Alexander says his views on architecture are based on “a conception of the world in which the air we breathe, the stones and concrete our city streets are made of—all have life in them … This is not merely a poetic way of talking. It is a new physical conception of how the world is made.” (p. 425)
He means that literally. A problem with the view is that his theory of value and his 15 properties apply, maybe with some adaptations, to any sort of structure, not just structures in space. A structure of sound or language is non-spatial, and it too can be more or less alive. Music and poetry no less than buildings draw life from levels of scale, strong centers, boundaries (a.k.a. transitions), alternating repetition and so on. The same could be said of human relationships, which do have spatial elements—otherwise architecture wouldn’t matter as much as it does—but also other elements that are perhaps more essential. So it’s not clear that the objectivity of value regarding architecture and the connection between value and life shows that life is a property of space as such, any more than the objectivity of value regarding music and poetry shows that life is a property of time or sound as such.
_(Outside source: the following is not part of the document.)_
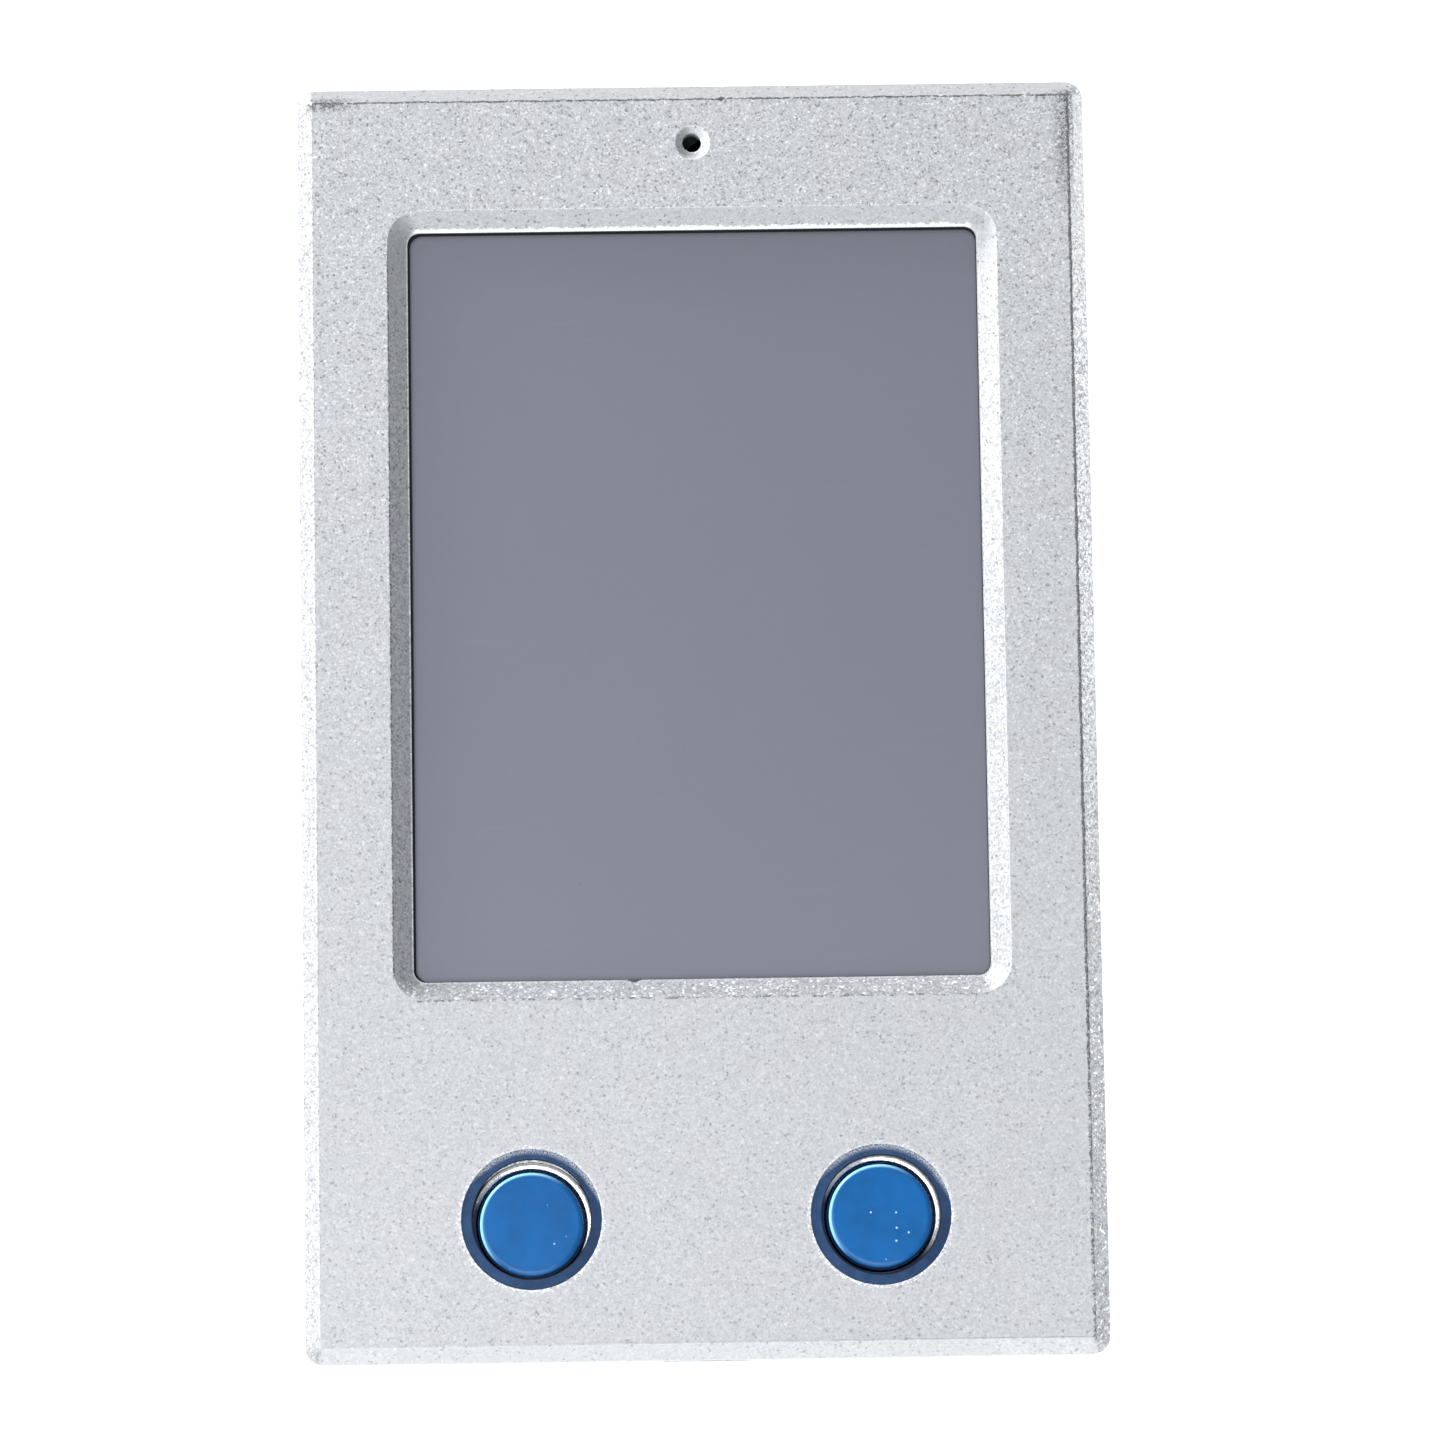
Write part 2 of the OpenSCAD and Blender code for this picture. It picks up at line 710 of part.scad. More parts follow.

Why does Alexander believe that life is a property of space as such? A more traditional view would be that the soul, which is a kind of form, gives life by informing prime matter, which is pure potentiality and would include what is now understood as space. One would expect the view that it is form that gives life to space, which in itself has life only potentially, to be acceptable to an architect.
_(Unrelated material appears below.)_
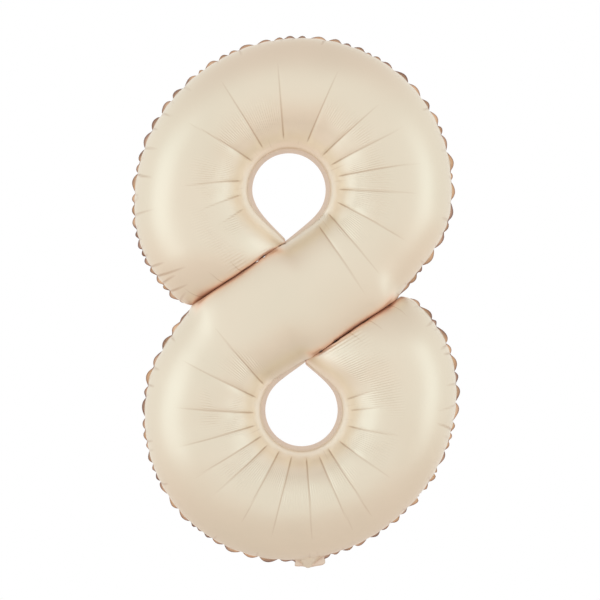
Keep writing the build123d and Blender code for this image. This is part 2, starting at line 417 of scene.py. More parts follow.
FOLD_SEED = 34
draw = random.Random(FOLD_SEED)
PUCKER_PITCH = 0.0225
PUCKER_WIDTH = 0.0026
PINCH_DEPTH = 0.0080
EYE_CREASE_WIDTH = 0.0015
SLIT_FOLD_PITCH = 0.040
SLIT_FOLD_WIDTH = 0.0022
SLIT_FOLD_DEPTH = 0.0012
UPPER_CREASES = (198, 183, 168, 142, 123, 96, 69, 45, 30, 15, 0, -13, -30, -50)
LOWER_CREASES = (147, 165, 183, 198, 212, 225, 241, 258, 276, 291, 305, 321, 341, 359, 372)


def path_of(values, lengths_wanted):
    """The path value where a side line reaches each length."""
    fine = np.linspace(0, path_length, 4000)
    return np.interp(lengths_wanted, along_keys(values, fine), fine)


def pinches(start, stop, pitch, spread):
    """Uneven stops along a seam, from one length to another."""
    stops = [start]
    while stops[-1] < stop - 0.4 * pitch:
        stops.append(stops[-1] + pitch * draw.uniform(1 - spread, 1 + spread))
    scale = (stop - start) / (stops[-1] - start)
    return [start + (s - start) * scale for s in stops]


rim_pinches = {
    "a": path_of(crossings[:, 0], pinches(notch_a + 0.006, lengths_a[-1], PUCKER_PITCH, 0.5)),
    "b": path_of(crossings[:, 1], pinches(0, notch_b - 0.006, PUCKER_PITCH, 0.5)),
}


def scallops(stops):
    """A lopsided bow between each two pinches, and the number of the bow."""
    cell = np.clip(np.searchsorted(stops, path) - 1, 0, len(stops) - 2)
    inside = (path >= stops[0]) & (path <= stops[-1])
    t = np.clip((path - stops[cell]) / (stops[cell + 1] - stops[cell]), 0, 1)
    skews = np.array([draw.uniform(0.68, 1.45) for _ in stops])
    return np.sin(math.pi * t ** skews[cell]) ** 0.8, cell, inside


TIP_FOLDS = (0.09, 0.22, 0.41, 0.55)
TIP_FOLD_WIDTH = 0.035
TIP_FOLD_DEPTH = 0.0011
TIP_FOLD_REACH = 0.080
crease_shade_lines = {}
from_tip = np.minimum(walk, walk[-1] - walk)


def off_path(at, slant, distance):
    """How far beside a line across the tube each point lies."""
    return (path[:, None] - at - slant * distance) * stretch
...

Here are a few possible explanations for his view that space itself has life:
- When Michelangelo sculpted he thought he was freeing the statue already in the marble. It would be natural for an architect to feel the same way about space. Architects like space, just as poets like words and painters like line and color, because they work with it and naturally feel they are trying to bring out something implicit in it. Beyond that, an architect would like to give space value and dignity, which it seems to lack on a view that gives it only numerical properties. The simplest way to do so, on a view that identifies value with degree of life, is to say it’s alive.
- Mastery is the point of modern technological concepts, and in general the modern tendency is to think of form as something we make up and impose on reality. (Kant said something a bit like that.) Such tendencies make it difficult for Alexander to think of life as something real and independent of our classifications, and so as a source of objective value, unless it is inherent not in form but in ultimate substance—that is, in prime matter. It’s worth noting that he criticizes contemporary architecture as based too much on concept and image, and otherwise shows that he doesn’t trust ideas. They’re not Zen enough. Maybe in order to accept the life-giving qualities of form and for that matter the limited but real objective validity of our ideas you need the notion of a personal God, whose divine ideas, which our ideas can imitate, become the forms that together with prime matter constitute living reality.
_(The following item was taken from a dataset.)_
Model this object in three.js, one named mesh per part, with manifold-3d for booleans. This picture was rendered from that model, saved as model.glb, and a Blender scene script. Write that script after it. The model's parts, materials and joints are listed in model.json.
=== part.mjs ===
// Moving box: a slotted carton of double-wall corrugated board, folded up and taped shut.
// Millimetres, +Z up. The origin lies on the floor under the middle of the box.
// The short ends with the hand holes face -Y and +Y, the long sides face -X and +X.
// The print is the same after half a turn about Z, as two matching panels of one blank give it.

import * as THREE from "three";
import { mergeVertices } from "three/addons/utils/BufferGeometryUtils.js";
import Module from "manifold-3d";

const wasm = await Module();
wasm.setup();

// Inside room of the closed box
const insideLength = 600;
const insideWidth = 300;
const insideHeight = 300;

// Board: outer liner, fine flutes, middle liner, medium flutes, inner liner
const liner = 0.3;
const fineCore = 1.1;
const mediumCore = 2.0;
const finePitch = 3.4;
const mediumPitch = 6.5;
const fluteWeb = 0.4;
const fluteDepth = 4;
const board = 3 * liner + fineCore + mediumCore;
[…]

- He’s trying to be scientific and he’s writing in an academic and professional setting, so he wants to achieve his goals with the minimum extension possible to the modern scientific view of knowledge and reality. So instead of bringing in lifegiving forms—that is, souls—and no doubt a personal God he simply if perhaps somewhat arbitrarily asserts that life is a property of space as such. That’s the solution Diderot suggested (p. 425), and if Diderot liked it it must be respectable from an Enlightenment perspective.
I suppose another possibility is that Alexander is trying to get “life” to do the work that “good” used to do before objective goods lost official respectability. So on that interpretation to say that space is intrinsically alive would be as much as to say that being, even inchoate being, is intrinsically good, which is certainly the traditional view in the Christian West.